What we often don’t recognize it that we needn’t go looking for sensation: sensation is always already there. Sometimes those sensations are too subtle to notice, or our reactions are to sublimate the sensations as uninteresting, unimportant, or undesirable. At the same time, one of the best ways to sort out the body’s messages and our reactions to those sensations is to reduce the intensity rather than heighten it. This way we refine what we hear and how we listen.

So often in āsana classes, we are ramping up intensity, or even establishing a high level of intensity from the outset and then sustaining that intensity throughout the practice. Rather than training us to increase sensitivity, this approach can have the opposite effect: it conditions us to always seek intensity, and it can train us to further ignore or sublimate unpleasant and painful sensations in favor of performance.

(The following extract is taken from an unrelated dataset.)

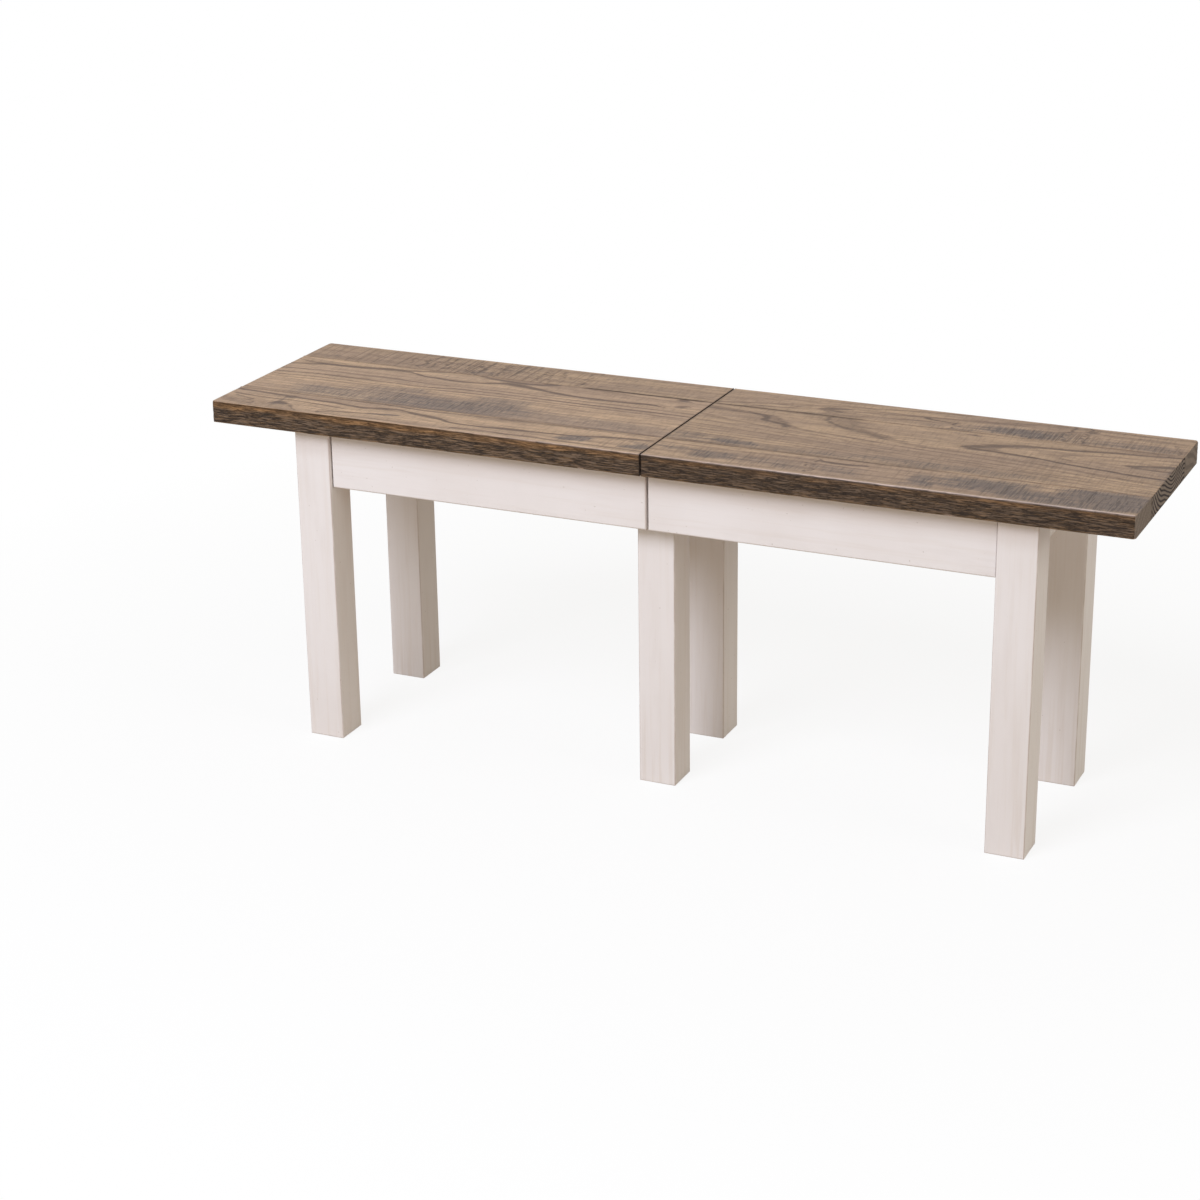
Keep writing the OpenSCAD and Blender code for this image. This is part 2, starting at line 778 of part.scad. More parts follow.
lock_plate_screws(lock_keeper_screw_x);  // lock_keeper_screws
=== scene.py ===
"""Looks of the extending dining bench: grained seat boards, painted base, studio light and camera.

X runs along the bench, Y from the front edge to the back edge and Z up from the floor. The sizes of the
seat, its figure and its joints are millimetres. Those of the camera, floor, lamps and paint are metres.
"""

import itertools
import json
import math

import bmesh
import bpy
import numpy as np
from mathutils import Matrix, Vector

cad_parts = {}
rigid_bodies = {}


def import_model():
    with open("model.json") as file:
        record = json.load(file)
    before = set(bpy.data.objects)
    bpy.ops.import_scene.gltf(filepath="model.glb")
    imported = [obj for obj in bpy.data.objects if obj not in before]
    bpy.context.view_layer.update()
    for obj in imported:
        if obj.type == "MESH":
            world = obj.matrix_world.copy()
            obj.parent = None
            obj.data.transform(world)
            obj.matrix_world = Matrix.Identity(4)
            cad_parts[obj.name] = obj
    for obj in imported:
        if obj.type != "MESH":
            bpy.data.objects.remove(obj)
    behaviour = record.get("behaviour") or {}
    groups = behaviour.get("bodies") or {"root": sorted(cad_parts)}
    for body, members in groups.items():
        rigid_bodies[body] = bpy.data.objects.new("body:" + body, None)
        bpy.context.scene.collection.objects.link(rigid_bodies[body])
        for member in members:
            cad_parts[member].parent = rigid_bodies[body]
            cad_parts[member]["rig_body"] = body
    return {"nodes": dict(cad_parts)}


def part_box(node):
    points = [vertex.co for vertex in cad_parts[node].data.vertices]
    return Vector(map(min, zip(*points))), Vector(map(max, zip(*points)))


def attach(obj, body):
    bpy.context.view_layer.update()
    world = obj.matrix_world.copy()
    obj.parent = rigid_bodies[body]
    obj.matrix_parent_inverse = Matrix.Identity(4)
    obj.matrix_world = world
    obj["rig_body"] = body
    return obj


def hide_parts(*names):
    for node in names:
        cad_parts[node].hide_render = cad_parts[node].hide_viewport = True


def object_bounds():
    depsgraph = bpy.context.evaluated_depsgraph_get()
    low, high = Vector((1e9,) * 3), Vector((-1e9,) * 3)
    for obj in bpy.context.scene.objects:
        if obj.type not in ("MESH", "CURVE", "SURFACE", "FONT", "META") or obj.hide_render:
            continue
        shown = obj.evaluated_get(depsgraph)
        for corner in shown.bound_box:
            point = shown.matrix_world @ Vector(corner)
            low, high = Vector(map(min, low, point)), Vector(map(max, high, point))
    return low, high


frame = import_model()
CAD_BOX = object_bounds()

# A millimetre in metres, and where along X the aprons butt against the end legs
MM = 0.001
LEG_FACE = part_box("right_front_leg")[0].x

# Camera in metres and radians, solved from the straight edges of the seat and the legs
CAMERA_PLACE = (1.2569, -2.9868, 1.4365)
CAMERA_YAW = 0.43397
CAMERA_PITCH = 0.36038
CAMERA_ROLL = -0.014165
FOCAL_PX = 2679.4
IMAGE_PX = 1200
SENSOR_MM = 36

# Floor and surrounding light, as the bench gets them and as the camera sees them. The floor shows its
# own shade by GLOW_NEAR of the middle, and glows plain white from GLOW_FAR on.
FLOOR_HALF = 30.0
FLOOR_BOUNCE = (0.64, 0.565, 0.465, 1)
FLOOR_SEEN = (0.97, 0.97, 0.97, 1)
FLOOR_GLOW = 0.87
GLOW_NEAR = 0.7
GLOW_FAR = 1.5
WORLD_COLOUR = (1.0, 0.91, 0.765, 1)
WORLD_STRENGTH = 0.39
WHITE = (1, 1, 1, 1)

# Lamps, all aimed at one point: place, diameter, power and colour
LAMP_AIM = (0, 0, 0.25)
LAMPS = {
    "key": ((-1.0, -3.6, 3.4), 2.6, 155, (0.965, 1.02, 1.175)),
    "side": ((6.0, -1.0, 2.4), 3.0, 66, (1.0, 0.98, 0.95)),
}

# Paint: the height up to which the streaks grow stronger towards the feet, the heights between which
# the painted shade under the seat comes and goes, and the widths of the glaze and of the dark line beside
# a leg, which is painted shade with glaze
FOOT_TOP = 0.16
SHADE_START = 0.385
SHADE_FULL = 0.412
SHADE_FADE = 0.416
SHADE_END = 0.4275
GLAZE_WIDTH = 0.0018
LEG_LINE_START = 0.0018
LEG_LINE_FULL = 0.0008

# Grid and edges of the seat boards. The lower edges get LOWER_SHARE of the radius, and wear widens an
# edge by EDGE_WEAR of it at most. Edges above SHARP_ANGLE degrees stay sharp.
STEP_X = 2.0
STEP_Y = 1.75
STEP_Z = 1.5
ARC_STEPS = 4
END_R = 2.5
LONG_R = 1.6
LOWER_SHARE = 0.3
CORNER_R = 5.0
SEAM_R = 0.5
EDGE_WEAR = 0.3
SHARP_ANGLE = 50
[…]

Not only does this potentially increase the risk of injury in practice, it numbs us to the subtleties of what our bodies are saying to us. In other words, it inhibits our ability to “listen to our bodies” — at least insofar as listening as a tool for not only safety, but yoga’s greater intent of self-realization.

āsana is a fantastic tool for increasing sensitivity, awareness, and consciousness. With that sensitivity, āsana reflects all of yoga’s limbs as facets of self-realization. It’s all there, we need only to use the tool of āsana well, and not waste it. Let’s pair sensitivity with subtlety, where extremes become unnecessary… or at the very least approach extremes with utmost care and refinement, while appreciating the great wisdom we can embody by listening with an attuned and sensitive ear to the limitless intelligence communicated by our bodies every moment of every day.

Enjoy your practice and listen well.